POETRY SPOTLIGHT: ‘Farewell to a Colleague’ by Julian Zytnik

This week’s spotlight shines on an early volume in the Friendly Street series, Friendly Street New Poets 5.

Working in the Wakefield bookstore, with hundreds of books laid out before me, I am often in the position to judge the books by their covers, searching for the most interesting looking ones to flick through and sometimes (often) buy. The cover image (shown above) was why I picked this particular book off the shelf, and I was surprised to find that Wakefield’s own Jonny Inverarity had designed it!

In this week’s poetry spotlight, I’ve chosen to feature ‘Farewell to a Colleague’ by Julian Zytnik.

 

Post written by Polly Grant Butler

As the fifth instalment in The Friendly Street New Poets series – in which Wakefield has published 17 volumes – this collection is now a couple of decades old. In the poetry world though, that makes it quite contemporary.

Including work by Ioana Petrescu, Maureen Vale and Julian Zytnik, it is a good-sized volume, traversing multiple styles, places and people. The Adelaide in these poems is on the cusp of a new millennium and political moment, with the second-longest running prime minister now in office, but only just. In the creative and academic worlds, postmodernism’s longstanding influence was seemingly dwindling. ‘Post-modernism is a fatal word’, Ioana Petrescu laments in her poem ‘Definition’. ‘Just like post-mortem and post-coital / what it basically means / is that the fun is over’.
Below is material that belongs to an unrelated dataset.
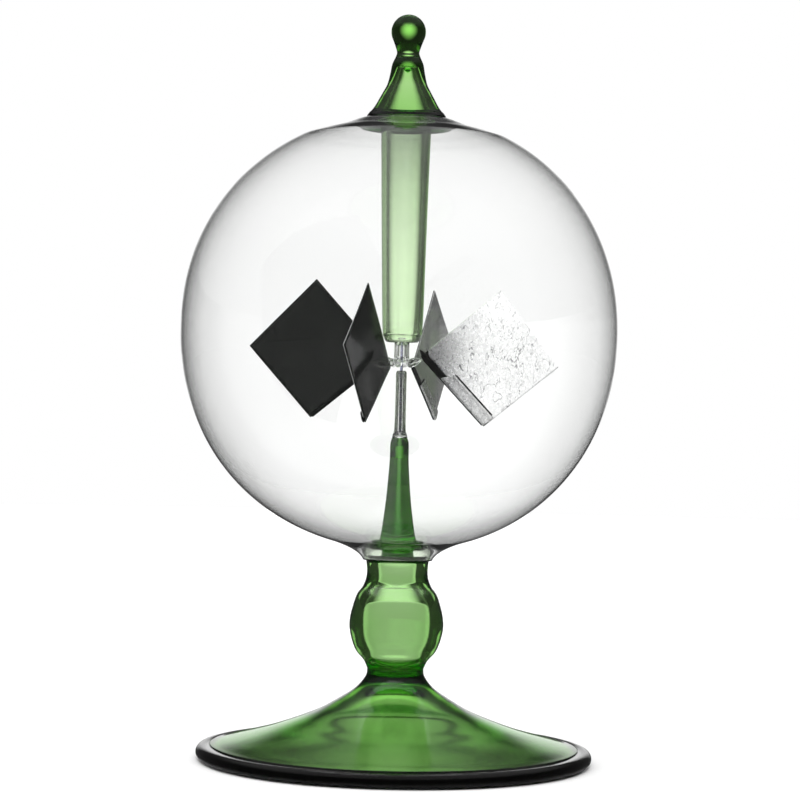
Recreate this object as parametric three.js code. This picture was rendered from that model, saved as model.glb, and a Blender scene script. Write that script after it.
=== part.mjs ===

Yet certain features of postmodernism became staple poetic techniques, in the late 90s and still today. All three of the poets wrap their earnest sentiments up in irony, juxtaposing popular and modern culture with the human condition. The poem I have chosen to highlight teeters on the edge of sentimentality, yet manages to maintain a cool distance from its subject matter. There is a slowness in the rhythm, emphasised by the first four stanzas, which are tercets. Then the last single-line stanza hits as a surprise, ending with a sharp and final ‘t’ sound.

Farewell to a Colleague

As we tie up these final matters
my pulse leaps and tingles
and ‘colleague’ blurs into compagnero.

I take today’s headlines
and try to cast new bonds between us;
sadness the love-starved terrier

bites and nips at heel
as you give your spiel
on bad clients and Friday nite scotch –

already I can feel
a warm malt ghost that intermingles
with gulped regrets deep in the throat

– then I take my coat.

One of my favourite things about poetry is how short a poem is. You get to feel instantly gratified, without too much work. There is plenty of gratification in this collection, and throughout all of the Friendly Street series, which I am sure I will make my way through all of, between customers, working in the shop.